Exercise instructions: Write out every record below exactly as it appears.

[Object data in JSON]
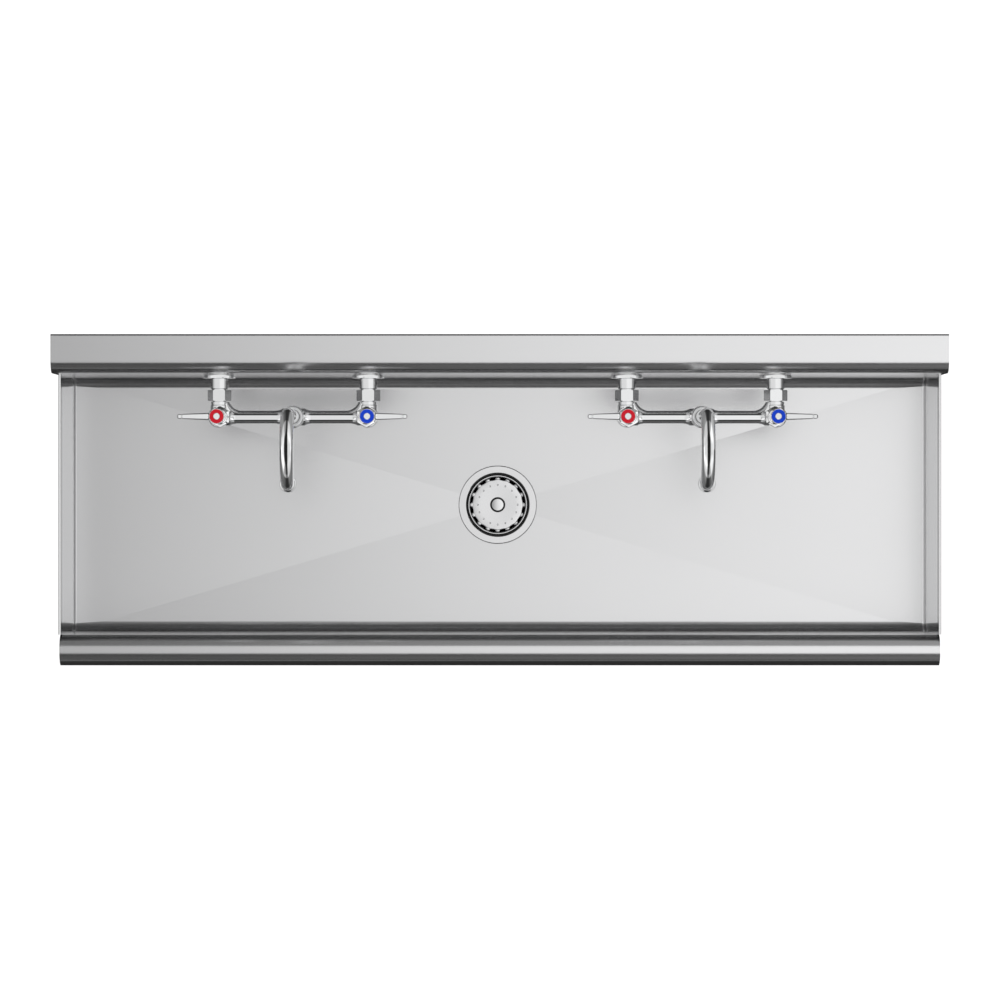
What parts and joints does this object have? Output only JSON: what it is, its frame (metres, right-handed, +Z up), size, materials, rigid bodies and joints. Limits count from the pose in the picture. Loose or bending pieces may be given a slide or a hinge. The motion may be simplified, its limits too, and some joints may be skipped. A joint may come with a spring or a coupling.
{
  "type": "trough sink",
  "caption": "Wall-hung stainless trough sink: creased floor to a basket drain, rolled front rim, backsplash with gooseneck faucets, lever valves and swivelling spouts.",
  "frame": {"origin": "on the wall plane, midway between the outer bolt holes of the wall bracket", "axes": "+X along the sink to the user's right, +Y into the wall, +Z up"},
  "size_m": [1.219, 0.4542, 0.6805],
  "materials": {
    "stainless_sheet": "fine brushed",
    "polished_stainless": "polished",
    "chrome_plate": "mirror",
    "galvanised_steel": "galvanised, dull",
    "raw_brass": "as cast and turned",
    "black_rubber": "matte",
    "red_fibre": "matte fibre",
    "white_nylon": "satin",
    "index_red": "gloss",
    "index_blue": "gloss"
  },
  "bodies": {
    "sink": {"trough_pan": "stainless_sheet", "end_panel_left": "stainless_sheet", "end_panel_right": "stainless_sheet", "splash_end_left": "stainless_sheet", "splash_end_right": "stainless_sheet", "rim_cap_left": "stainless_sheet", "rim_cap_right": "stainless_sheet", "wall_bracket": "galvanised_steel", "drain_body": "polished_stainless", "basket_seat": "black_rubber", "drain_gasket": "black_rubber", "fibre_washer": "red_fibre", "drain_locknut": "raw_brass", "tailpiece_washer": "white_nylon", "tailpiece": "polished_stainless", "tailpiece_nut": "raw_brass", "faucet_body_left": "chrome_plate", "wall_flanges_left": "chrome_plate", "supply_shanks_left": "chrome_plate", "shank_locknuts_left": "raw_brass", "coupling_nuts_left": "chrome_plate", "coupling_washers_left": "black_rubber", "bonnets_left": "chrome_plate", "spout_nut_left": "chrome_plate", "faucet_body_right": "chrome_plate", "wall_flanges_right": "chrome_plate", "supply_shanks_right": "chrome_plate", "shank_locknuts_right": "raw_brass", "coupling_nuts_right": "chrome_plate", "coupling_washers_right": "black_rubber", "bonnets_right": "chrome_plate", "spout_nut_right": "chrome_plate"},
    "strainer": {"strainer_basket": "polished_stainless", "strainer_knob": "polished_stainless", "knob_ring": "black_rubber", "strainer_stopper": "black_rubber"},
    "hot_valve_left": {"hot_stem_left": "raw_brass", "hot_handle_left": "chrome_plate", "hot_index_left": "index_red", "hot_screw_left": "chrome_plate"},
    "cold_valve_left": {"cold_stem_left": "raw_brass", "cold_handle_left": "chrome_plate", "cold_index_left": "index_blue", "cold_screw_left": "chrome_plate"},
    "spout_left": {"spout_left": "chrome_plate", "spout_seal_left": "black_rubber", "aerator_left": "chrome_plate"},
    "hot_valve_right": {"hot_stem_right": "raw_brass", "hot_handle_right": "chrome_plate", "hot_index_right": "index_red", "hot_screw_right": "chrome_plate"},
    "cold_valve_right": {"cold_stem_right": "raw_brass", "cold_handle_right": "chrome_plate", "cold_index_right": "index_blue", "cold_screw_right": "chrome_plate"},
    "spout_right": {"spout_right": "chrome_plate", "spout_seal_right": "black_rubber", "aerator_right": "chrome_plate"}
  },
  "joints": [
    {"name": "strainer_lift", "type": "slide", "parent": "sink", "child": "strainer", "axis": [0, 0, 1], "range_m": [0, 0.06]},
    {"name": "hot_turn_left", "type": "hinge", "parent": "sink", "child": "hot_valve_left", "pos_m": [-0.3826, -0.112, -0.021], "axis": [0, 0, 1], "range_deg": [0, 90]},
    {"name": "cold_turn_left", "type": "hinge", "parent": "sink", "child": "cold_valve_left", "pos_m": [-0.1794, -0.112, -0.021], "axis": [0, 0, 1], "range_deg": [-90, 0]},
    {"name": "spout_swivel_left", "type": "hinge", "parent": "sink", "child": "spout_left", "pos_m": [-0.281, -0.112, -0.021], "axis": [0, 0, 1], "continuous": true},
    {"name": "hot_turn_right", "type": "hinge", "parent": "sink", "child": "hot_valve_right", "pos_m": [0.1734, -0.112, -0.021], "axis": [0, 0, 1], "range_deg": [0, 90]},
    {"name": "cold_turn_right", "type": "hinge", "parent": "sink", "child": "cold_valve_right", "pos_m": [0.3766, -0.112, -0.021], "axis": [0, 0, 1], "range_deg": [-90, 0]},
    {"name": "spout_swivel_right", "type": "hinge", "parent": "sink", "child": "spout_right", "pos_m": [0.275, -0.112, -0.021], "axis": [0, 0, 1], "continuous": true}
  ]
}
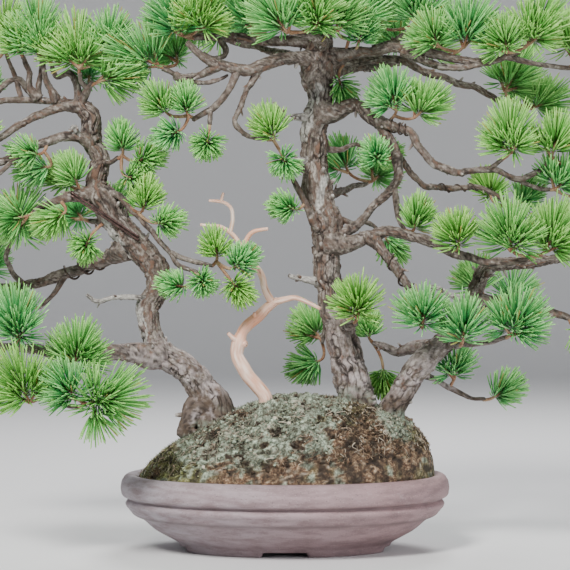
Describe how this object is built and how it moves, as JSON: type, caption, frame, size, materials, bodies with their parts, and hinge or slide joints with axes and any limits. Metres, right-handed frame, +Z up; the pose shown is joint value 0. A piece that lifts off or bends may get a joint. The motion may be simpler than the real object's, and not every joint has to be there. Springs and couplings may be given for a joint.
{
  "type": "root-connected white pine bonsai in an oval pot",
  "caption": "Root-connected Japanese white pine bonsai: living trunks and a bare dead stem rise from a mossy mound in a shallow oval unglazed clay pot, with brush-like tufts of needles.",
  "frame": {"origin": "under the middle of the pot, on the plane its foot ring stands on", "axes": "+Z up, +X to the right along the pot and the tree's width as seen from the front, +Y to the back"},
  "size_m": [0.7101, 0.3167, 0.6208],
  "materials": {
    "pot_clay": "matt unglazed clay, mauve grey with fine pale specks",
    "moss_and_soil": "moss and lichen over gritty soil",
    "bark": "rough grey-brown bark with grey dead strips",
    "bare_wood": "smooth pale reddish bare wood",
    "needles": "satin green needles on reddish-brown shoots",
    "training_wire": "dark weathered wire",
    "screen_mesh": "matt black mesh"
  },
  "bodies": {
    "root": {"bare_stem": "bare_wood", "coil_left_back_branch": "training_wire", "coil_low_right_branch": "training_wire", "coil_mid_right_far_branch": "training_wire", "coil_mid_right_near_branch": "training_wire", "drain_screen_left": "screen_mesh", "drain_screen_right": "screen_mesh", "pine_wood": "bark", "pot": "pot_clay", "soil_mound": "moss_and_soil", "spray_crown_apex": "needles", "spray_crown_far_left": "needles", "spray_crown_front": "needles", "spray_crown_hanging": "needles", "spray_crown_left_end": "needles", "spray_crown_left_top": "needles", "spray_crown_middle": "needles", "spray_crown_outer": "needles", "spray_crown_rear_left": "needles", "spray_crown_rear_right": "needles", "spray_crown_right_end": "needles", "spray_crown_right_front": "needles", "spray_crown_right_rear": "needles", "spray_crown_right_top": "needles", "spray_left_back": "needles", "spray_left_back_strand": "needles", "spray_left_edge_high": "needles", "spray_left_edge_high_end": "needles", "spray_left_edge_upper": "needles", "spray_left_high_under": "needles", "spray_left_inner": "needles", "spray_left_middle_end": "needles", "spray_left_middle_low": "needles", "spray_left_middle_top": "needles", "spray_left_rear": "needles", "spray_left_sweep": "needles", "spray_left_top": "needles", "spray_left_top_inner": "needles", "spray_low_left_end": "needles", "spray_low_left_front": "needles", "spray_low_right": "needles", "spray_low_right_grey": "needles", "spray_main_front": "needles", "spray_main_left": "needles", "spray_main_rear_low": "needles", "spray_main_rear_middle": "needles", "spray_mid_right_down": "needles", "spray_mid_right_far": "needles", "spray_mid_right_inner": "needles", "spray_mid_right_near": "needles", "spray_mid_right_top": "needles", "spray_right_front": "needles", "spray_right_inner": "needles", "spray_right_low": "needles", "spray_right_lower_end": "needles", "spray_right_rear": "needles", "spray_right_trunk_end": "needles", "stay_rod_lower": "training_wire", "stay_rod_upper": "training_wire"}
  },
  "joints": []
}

Expected answer:
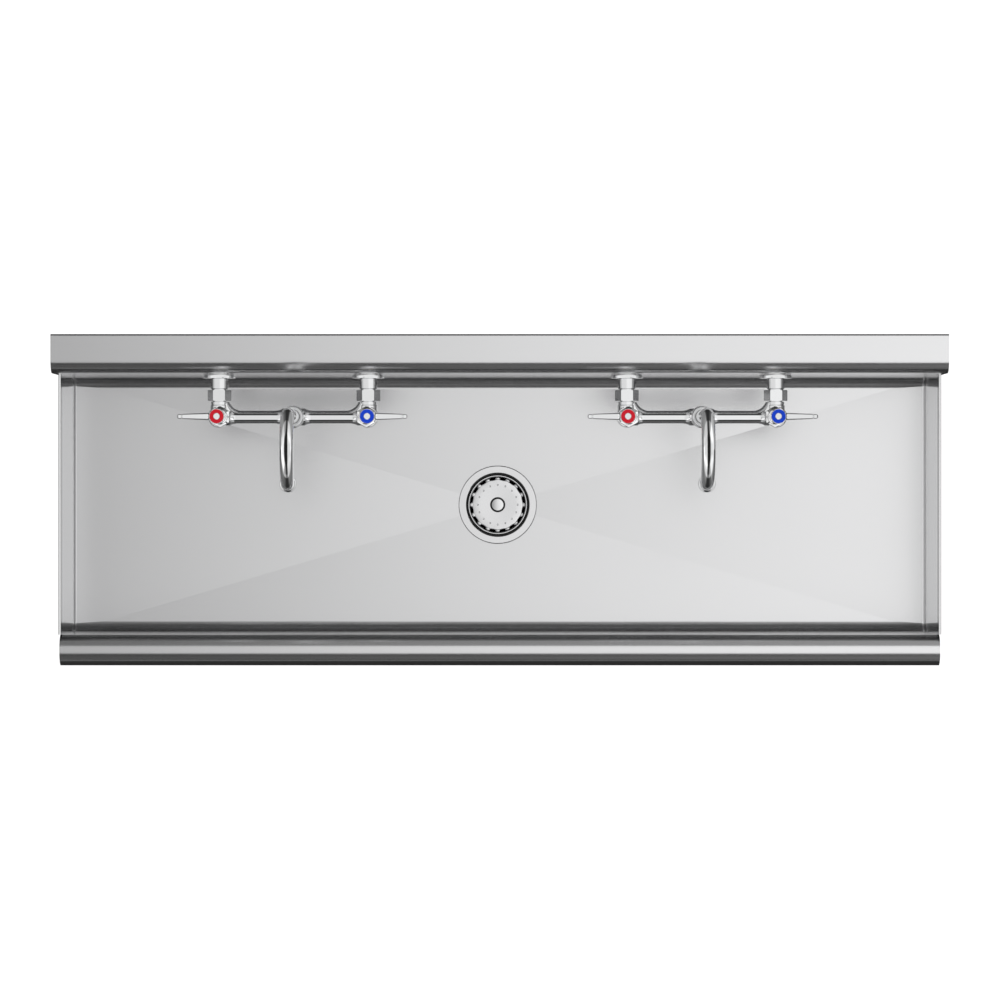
What parts and joints does this object have? Output only JSON: what it is, its frame (metres, right-handed, +Z up), size, materials, rigid bodies and joints. Limits count from the pose in the picture. Loose or bending pieces may be given a slide or a hinge. The motion may be simplified, its limits too, and some joints may be skipped. A joint may come with a spring or a coupling.
{
  "type": "trough sink",
  "caption": "Wall-hung stainless trough sink: creased floor to a basket drain, rolled front rim, backsplash with gooseneck faucets, lever valves and swivelling spouts.",
  "frame": {"origin": "on the wall plane, midway between the outer bolt holes of the wall bracket", "axes": "+X along the sink to the user's right, +Y into the wall, +Z up"},
  "size_m": [1.219, 0.4542, 0.6805],
  "materials": {
    "stainless_sheet": "fine brushed",
    "polished_stainless": "polished",
    "chrome_plate": "mirror",
    "galvanised_steel": "galvanised, dull",
    "raw_brass": "as cast and turned",
    "black_rubber": "matte",
    "red_fibre": "matte fibre",
    "white_nylon": "satin",
    "index_red": "gloss",
    "index_blue": "gloss"
  },
  "bodies": {
    "sink": {"trough_pan": "stainless_sheet", "end_panel_left": "stainless_sheet", "end_panel_right": "stainless_sheet", "splash_end_left": "stainless_sheet", "splash_end_right": "stainless_sheet", "rim_cap_left": "stainless_sheet", "rim_cap_right": "stainless_sheet", "wall_bracket": "galvanised_steel", "drain_body": "polished_stainless", "basket_seat": "black_rubber", "drain_gasket": "black_rubber", "fibre_washer": "red_fibre", "drain_locknut": "raw_brass", "tailpiece_washer": "white_nylon", "tailpiece": "polished_stainless", "tailpiece_nut": "raw_brass", "faucet_body_left": "chrome_plate", "wall_flanges_left": "chrome_plate", "supply_shanks_left": "chrome_plate", "shank_locknuts_left": "raw_brass", "coupling_nuts_left": "chrome_plate", "coupling_washers_left": "black_rubber", "bonnets_left": "chrome_plate", "spout_nut_left": "chrome_plate", "faucet_body_right": "chrome_plate", "wall_flanges_right": "chrome_plate", "supply_shanks_right": "chrome_plate", "shank_locknuts_right": "raw_brass", "coupling_nuts_right": "chrome_plate", "coupling_washers_right": "black_rubber", "bonnets_right": "chrome_plate", "spout_nut_right": "chrome_plate"},
    "strainer": {"strainer_basket": "polished_stainless", "strainer_knob": "polished_stainless", "knob_ring": "black_rubber", "strainer_stopper": "black_rubber"},
    "hot_valve_left": {"hot_stem_left": "raw_brass", "hot_handle_left": "chrome_plate", "hot_index_left": "index_red", "hot_screw_left": "chrome_plate"},
    "cold_valve_left": {"cold_stem_left": "raw_brass", "cold_handle_left": "chrome_plate", "cold_index_left": "index_blue", "cold_screw_left": "chrome_plate"},
    "spout_left": {"spout_left": "chrome_plate", "spout_seal_left": "black_rubber", "aerator_left": "chrome_plate"},
    "hot_valve_right": {"hot_stem_right": "raw_brass", "hot_handle_right": "chrome_plate", "hot_index_right": "index_red", "hot_screw_right": "chrome_plate"},
    "cold_valve_right": {"cold_stem_right": "raw_brass", "cold_handle_right": "chrome_plate", "cold_index_right": "index_blue", "cold_screw_right": "chrome_plate"},
    "spout_right": {"spout_right": "chrome_plate", "spout_seal_right": "black_rubber", "aerator_right": "chrome_plate"}
  },
  "joints": [
    {"name": "strainer_lift", "type": "slide", "parent": "sink", "child": "strainer", "axis": [0, 0, 1], "range_m": [0, 0.06]},
    {"name": "hot_turn_left", "type": "hinge", "parent": "sink", "child": "hot_valve_left", "pos_m": [-0.3826, -0.112, -0.021], "axis": [0, 0, 1], "range_deg": [0, 90]},
    {"name": "cold_turn_left", "type": "hinge", "parent": "sink", "child": "cold_valve_left", "pos_m": [-0.1794, -0.112, -0.021], "axis": [0, 0, 1], "range_deg": [-90, 0]},
    {"name": "spout_swivel_left", "type": "hinge", "parent": "sink", "child": "spout_left", "pos_m": [-0.281, -0.112, -0.021], "axis": [0, 0, 1], "continuous": true},
    {"name": "hot_turn_right", "type": "hinge", "parent": "sink", "child": "hot_valve_right", "pos_m": [0.1734, -0.112, -0.021], "axis": [0, 0, 1], "range_deg": [0, 90]},
    {"name": "cold_turn_right", "type": "hinge", "parent": "sink", "child": "cold_valve_right", "pos_m": [0.3766, -0.112, -0.021], "axis": [0, 0, 1], "range_deg": [-90, 0]},
    {"name": "spout_swivel_right", "type": "hinge", "parent": "sink", "child": "spout_right", "pos_m": [0.275, -0.112, -0.021], "axis": [0, 0, 1], "continuous": true}
  ]
}
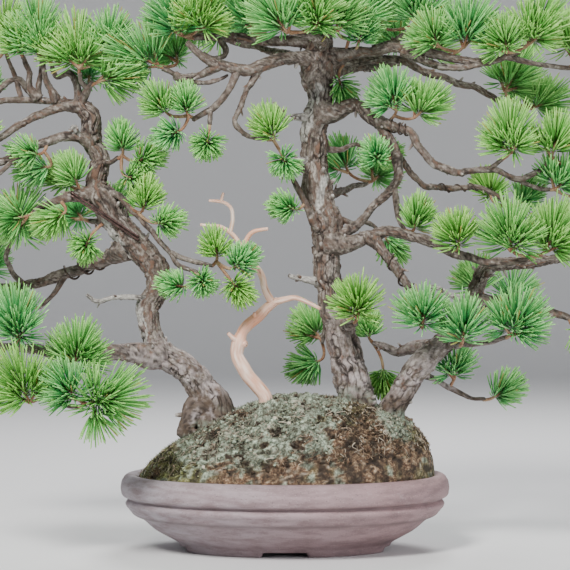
Describe how this object is built and how it moves, as JSON: type, caption, frame, size, materials, bodies with their parts, and hinge or slide joints with axes and any limits. Metres, right-handed frame, +Z up; the pose shown is joint value 0. A piece that lifts off or bends may get a joint. The motion may be simpler than the real object's, and not every joint has to be there. Springs and couplings may be given for a joint.
{
  "type": "root-connected white pine bonsai in an oval pot",
  "caption": "Root-connected Japanese white pine bonsai: living trunks and a bare dead stem rise from a mossy mound in a shallow oval unglazed clay pot, with brush-like tufts of needles.",
  "frame": {"origin": "under the middle of the pot, on the plane its foot ring stands on", "axes": "+Z up, +X to the right along the pot and the tree's width as seen from the front, +Y to the back"},
  "size_m": [0.7101, 0.3167, 0.6208],
  "materials": {
    "pot_clay": "matt unglazed clay, mauve grey with fine pale specks",
    "moss_and_soil": "moss and lichen over gritty soil",
    "bark": "rough grey-brown bark with grey dead strips",
    "bare_wood": "smooth pale reddish bare wood",
    "needles": "satin green needles on reddish-brown shoots",
    "training_wire": "dark weathered wire",
    "screen_mesh": "matt black mesh"
  },
  "bodies": {
    "root": {"bare_stem": "bare_wood", "coil_left_back_branch": "training_wire", "coil_low_right_branch": "training_wire", "coil_mid_right_far_branch": "training_wire", "coil_mid_right_near_branch": "training_wire", "drain_screen_left": "screen_mesh", "drain_screen_right": "screen_mesh", "pine_wood": "bark", "pot": "pot_clay", "soil_mound": "moss_and_soil", "spray_crown_apex": "needles", "spray_crown_far_left": "needles", "spray_crown_front": "needles", "spray_crown_hanging": "needles", "spray_crown_left_end": "needles", "spray_crown_left_top": "needles", "spray_crown_middle": "needles", "spray_crown_outer": "needles", "spray_crown_rear_left": "needles", "spray_crown_rear_right": "needles", "spray_crown_right_end": "needles", "spray_crown_right_front": "needles", "spray_crown_right_rear": "needles", "spray_crown_right_top": "needles", "spray_left_back": "needles", "spray_left_back_strand": "needles", "spray_left_edge_high": "needles", "spray_left_edge_high_end": "needles", "spray_left_edge_upper": "needles", "spray_left_high_under": "needles", "spray_left_inner": "needles", "spray_left_middle_end": "needles", "spray_left_middle_low": "needles", "spray_left_middle_top": "needles", "spray_left_rear": "needles", "spray_left_sweep": "needles", "spray_left_top": "needles", "spray_left_top_inner": "needles", "spray_low_left_end": "needles", "spray_low_left_front": "needles", "spray_low_right": "needles", "spray_low_right_grey": "needles", "spray_main_front": "needles", "spray_main_left": "needles", "spray_main_rear_low": "needles", "spray_main_rear_middle": "needles", "spray_mid_right_down": "needles", "spray_mid_right_far": "needles", "spray_mid_right_inner": "needles", "spray_mid_right_near": "needles", "spray_mid_right_top": "needles", "spray_right_front": "needles", "spray_right_inner": "needles", "spray_right_low": "needles", "spray_right_lower_end": "needles", "spray_right_rear": "needles", "spray_right_trunk_end": "needles", "stay_rod_lower": "training_wire", "stay_rod_upper": "training_wire"}
  },
  "joints": []
}